──────── Material for this task ────────

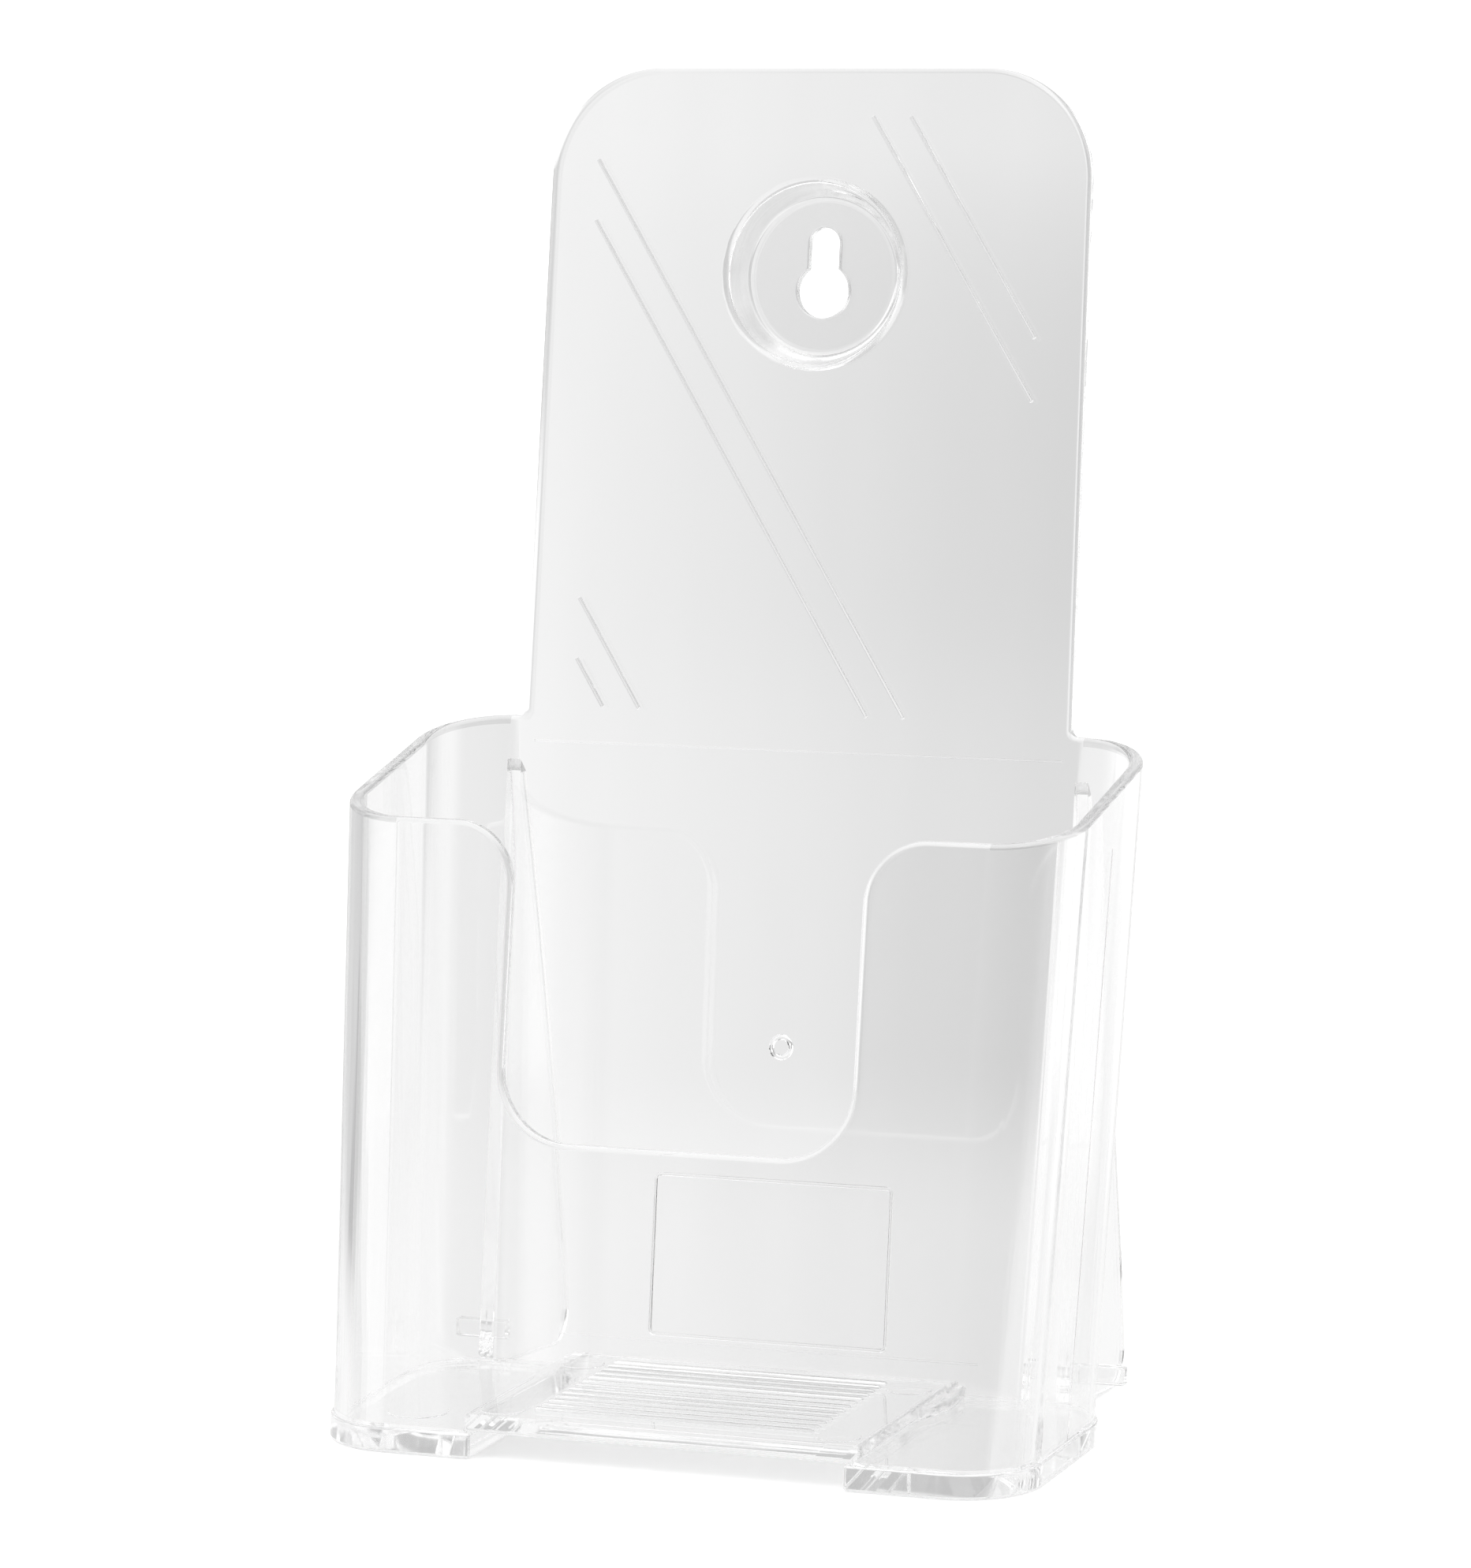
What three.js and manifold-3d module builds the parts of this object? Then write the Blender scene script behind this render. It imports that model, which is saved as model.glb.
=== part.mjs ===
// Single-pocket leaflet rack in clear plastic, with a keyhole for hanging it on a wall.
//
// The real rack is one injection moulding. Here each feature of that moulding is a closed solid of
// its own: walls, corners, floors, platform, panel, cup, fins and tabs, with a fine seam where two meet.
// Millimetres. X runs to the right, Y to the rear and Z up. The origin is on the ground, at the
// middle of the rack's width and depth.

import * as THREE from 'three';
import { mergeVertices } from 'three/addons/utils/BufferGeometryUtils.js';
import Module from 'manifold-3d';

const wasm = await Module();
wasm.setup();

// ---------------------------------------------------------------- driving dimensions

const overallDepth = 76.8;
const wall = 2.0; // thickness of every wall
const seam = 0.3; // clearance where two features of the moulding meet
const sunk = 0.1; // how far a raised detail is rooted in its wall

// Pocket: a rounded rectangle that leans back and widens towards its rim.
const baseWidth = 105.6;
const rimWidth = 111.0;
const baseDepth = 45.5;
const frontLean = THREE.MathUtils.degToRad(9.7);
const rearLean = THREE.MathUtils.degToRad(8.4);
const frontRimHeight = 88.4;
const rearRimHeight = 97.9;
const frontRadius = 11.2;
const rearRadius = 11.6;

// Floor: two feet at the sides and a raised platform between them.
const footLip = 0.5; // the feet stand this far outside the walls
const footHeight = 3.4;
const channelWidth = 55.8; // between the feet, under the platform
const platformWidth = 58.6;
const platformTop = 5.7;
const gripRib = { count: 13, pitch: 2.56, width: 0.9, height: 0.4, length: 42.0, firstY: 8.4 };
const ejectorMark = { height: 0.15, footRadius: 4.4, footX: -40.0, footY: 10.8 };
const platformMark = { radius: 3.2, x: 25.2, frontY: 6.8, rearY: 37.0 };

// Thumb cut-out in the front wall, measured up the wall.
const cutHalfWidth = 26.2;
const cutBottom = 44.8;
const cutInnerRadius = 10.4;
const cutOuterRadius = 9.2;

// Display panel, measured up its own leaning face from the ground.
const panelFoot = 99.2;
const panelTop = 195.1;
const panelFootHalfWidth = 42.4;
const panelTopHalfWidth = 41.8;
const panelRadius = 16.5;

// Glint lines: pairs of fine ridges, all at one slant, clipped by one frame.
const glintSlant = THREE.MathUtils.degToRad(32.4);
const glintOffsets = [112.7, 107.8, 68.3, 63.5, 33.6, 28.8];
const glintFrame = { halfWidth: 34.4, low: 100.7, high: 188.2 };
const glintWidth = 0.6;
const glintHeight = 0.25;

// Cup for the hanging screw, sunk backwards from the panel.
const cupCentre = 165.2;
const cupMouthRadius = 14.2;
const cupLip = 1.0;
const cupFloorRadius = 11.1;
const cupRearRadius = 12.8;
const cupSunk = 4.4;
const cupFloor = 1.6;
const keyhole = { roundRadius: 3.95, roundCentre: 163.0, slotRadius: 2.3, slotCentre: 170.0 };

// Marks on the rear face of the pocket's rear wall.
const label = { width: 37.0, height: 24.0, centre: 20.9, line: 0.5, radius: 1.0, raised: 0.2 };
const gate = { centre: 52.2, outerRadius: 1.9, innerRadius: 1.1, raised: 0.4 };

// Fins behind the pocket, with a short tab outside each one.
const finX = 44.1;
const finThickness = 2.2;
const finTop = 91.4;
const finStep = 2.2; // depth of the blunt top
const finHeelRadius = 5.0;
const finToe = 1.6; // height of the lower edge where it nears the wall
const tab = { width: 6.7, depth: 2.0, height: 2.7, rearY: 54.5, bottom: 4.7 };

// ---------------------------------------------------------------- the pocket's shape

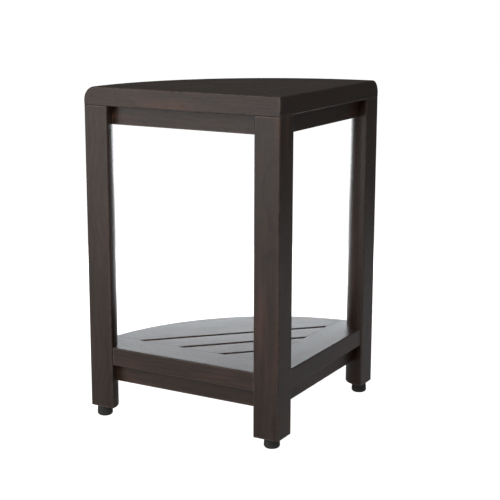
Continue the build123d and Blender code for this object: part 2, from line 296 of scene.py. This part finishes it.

────────

Work to be completed:
The lines above should be duplicated exactly.

Result of this task:
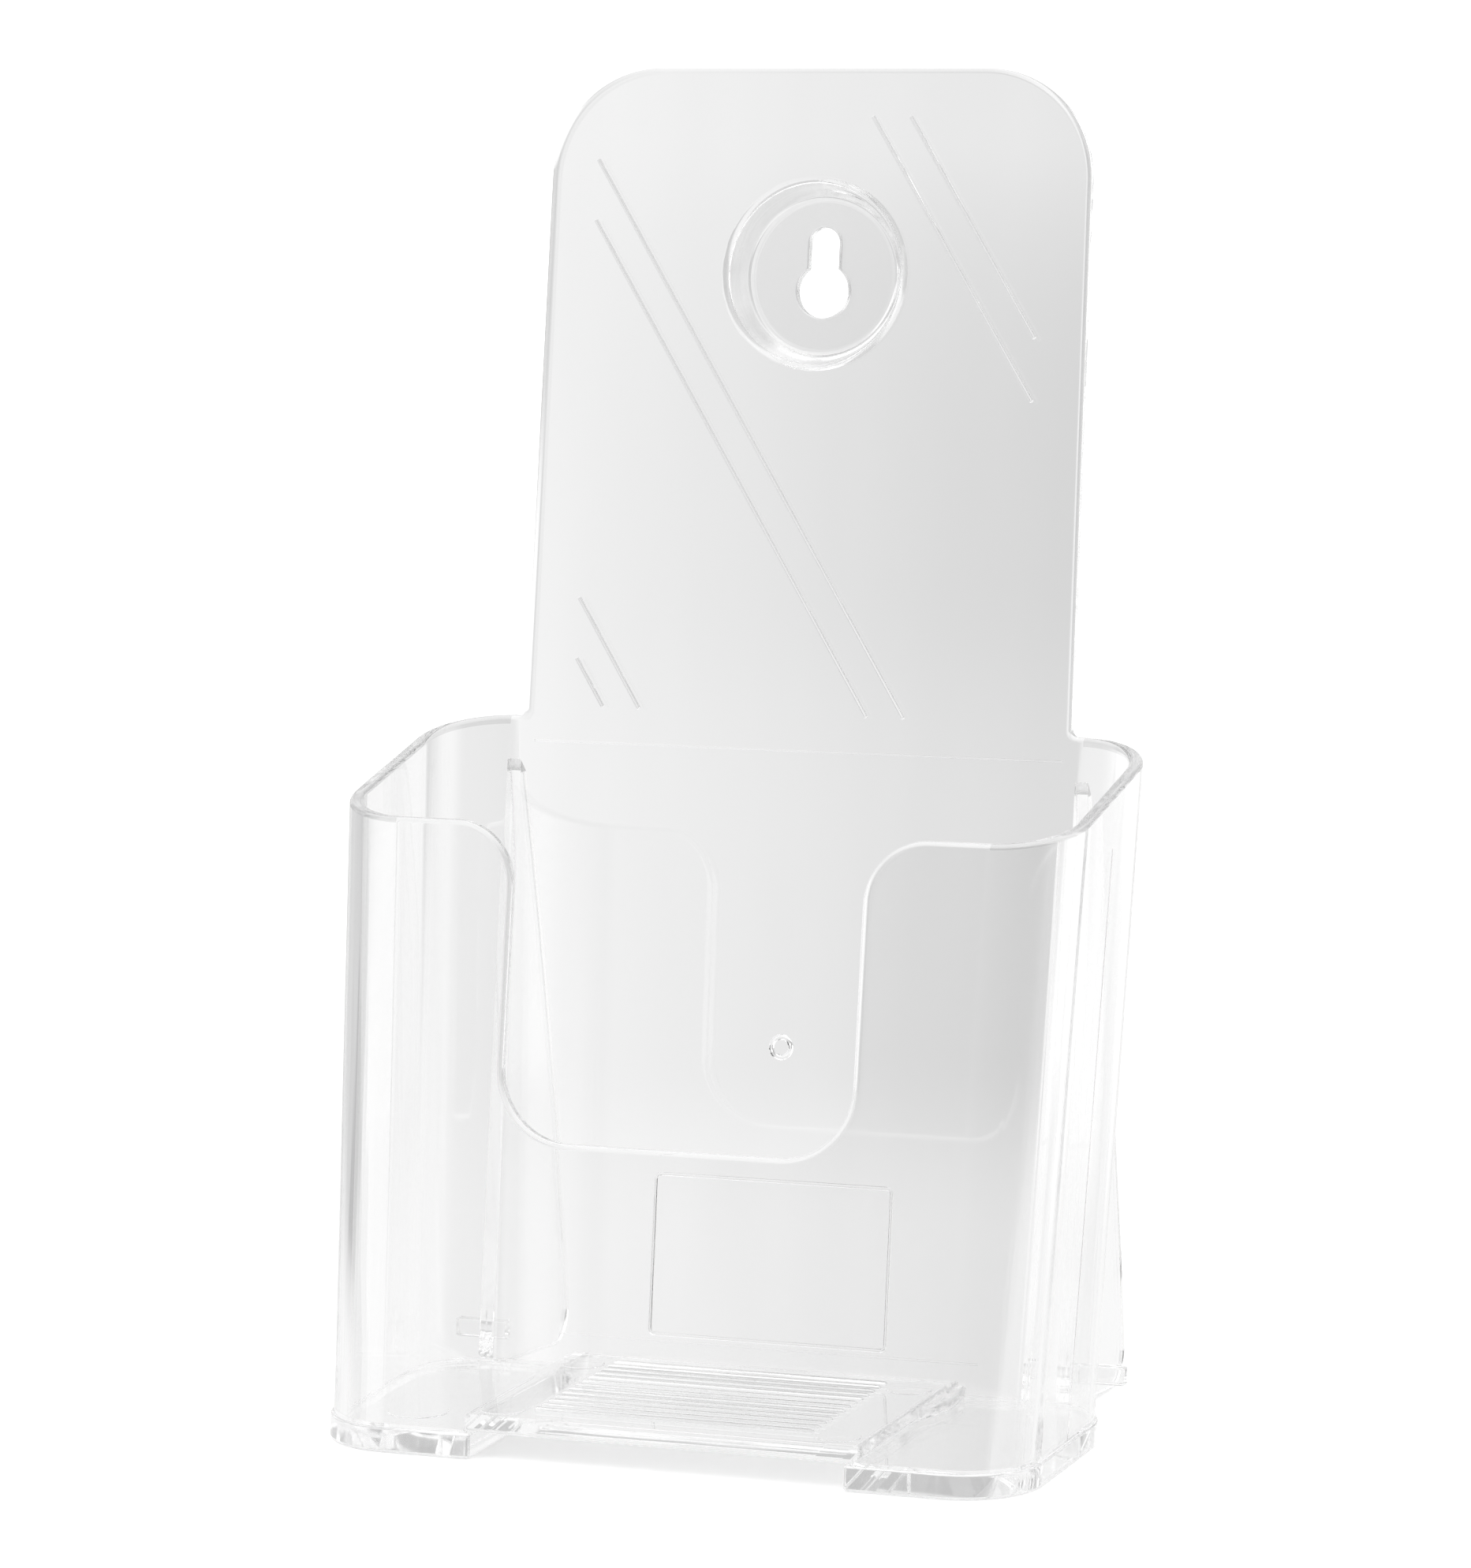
What three.js and manifold-3d module builds the parts of this object? Then write the Blender scene script behind this render. It imports that model, which is saved as model.glb.
=== part.mjs ===
// Single-pocket leaflet rack in clear plastic, with a keyhole for hanging it on a wall.
//
// The real rack is one injection moulding. Here each feature of that moulding is a closed solid of
// its own: walls, corners, floors, platform, panel, cup, fins and tabs, with a fine seam where two meet.
// Millimetres. X runs to the right, Y to the rear and Z up. The origin is on the ground, at the
// middle of the rack's width and depth.

import * as THREE from 'three';
import { mergeVertices } from 'three/addons/utils/BufferGeometryUtils.js';
import Module from 'manifold-3d';

const wasm = await Module();
wasm.setup();

// ---------------------------------------------------------------- driving dimensions

const overallDepth = 76.8;
const wall = 2.0; // thickness of every wall
const seam = 0.3; // clearance where two features of the moulding meet
const sunk = 0.1; // how far a raised detail is rooted in its wall

// Pocket: a rounded rectangle that leans back and widens towards its rim.
const baseWidth = 105.6;
const rimWidth = 111.0;
const baseDepth = 45.5;
const frontLean = THREE.MathUtils.degToRad(9.7);
const rearLean = THREE.MathUtils.degToRad(8.4);
const frontRimHeight = 88.4;
const rearRimHeight = 97.9;
const frontRadius = 11.2;
const rearRadius = 11.6;

// Floor: two feet at the sides and a raised platform between them.
const footLip = 0.5; // the feet stand this far outside the walls
const footHeight = 3.4;
const channelWidth = 55.8; // between the feet, under the platform
const platformWidth = 58.6;
const platformTop = 5.7;
const gripRib = { count: 13, pitch: 2.56, width: 0.9, height: 0.4, length: 42.0, firstY: 8.4 };
const ejectorMark = { height: 0.15, footRadius: 4.4, footX: -40.0, footY: 10.8 };
const platformMark = { radius: 3.2, x: 25.2, frontY: 6.8, rearY: 37.0 };

// Thumb cut-out in the front wall, measured up the wall.
const cutHalfWidth = 26.2;
const cutBottom = 44.8;
const cutInnerRadius = 10.4;
const cutOuterRadius = 9.2;

// Display panel, measured up its own leaning face from the ground.
const panelFoot = 99.2;
const panelTop = 195.1;
const panelFootHalfWidth = 42.4;
const panelTopHalfWidth = 41.8;
const panelRadius = 16.5;

// Glint lines: pairs of fine ridges, all at one slant, clipped by one frame.
const glintSlant = THREE.MathUtils.degToRad(32.4);
const glintOffsets = [112.7, 107.8, 68.3, 63.5, 33.6, 28.8];
const glintFrame = { halfWidth: 34.4, low: 100.7, high: 188.2 };
const glintWidth = 0.6;
const glintHeight = 0.25;

// Cup for the hanging screw, sunk backwards from the panel.
const cupCentre = 165.2;
const cupMouthRadius = 14.2;
const cupLip = 1.0;
const cupFloorRadius = 11.1;
const cupRearRadius = 12.8;
const cupSunk = 4.4;
const cupFloor = 1.6;
const keyhole = { roundRadius: 3.95, roundCentre: 163.0, slotRadius: 2.3, slotCentre: 170.0 };

// Marks on the rear face of the pocket's rear wall.
const label = { width: 37.0, height: 24.0, centre: 20.9, line: 0.5, radius: 1.0, raised: 0.2 };
const gate = { centre: 52.2, outerRadius: 1.9, innerRadius: 1.1, raised: 0.4 };

// Fins behind the pocket, with a short tab outside each one.
const finX = 44.1;
const finThickness = 2.2;
const finTop = 91.4;
const finStep = 2.2; // depth of the blunt top
const finHeelRadius = 5.0;
const finToe = 1.6; // height of the lower edge where it nears the wall
const tab = { width: 6.7, depth: 2.0, height: 2.7, rearY: 54.5, bottom: 4.7 };

// ---------------------------------------------------------------- the pocket's shape

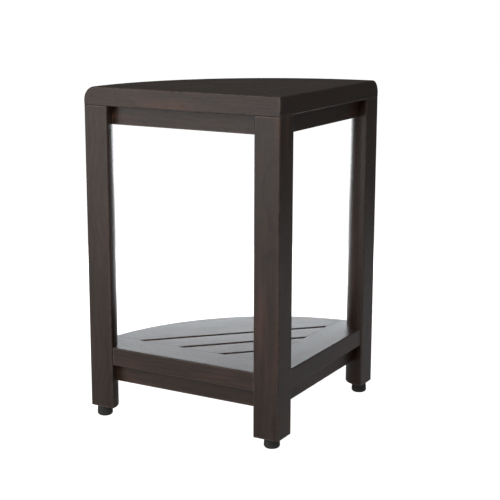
Continue the build123d and Blender code for this object: part 2, from line 296 of scene.py. This part finishes it.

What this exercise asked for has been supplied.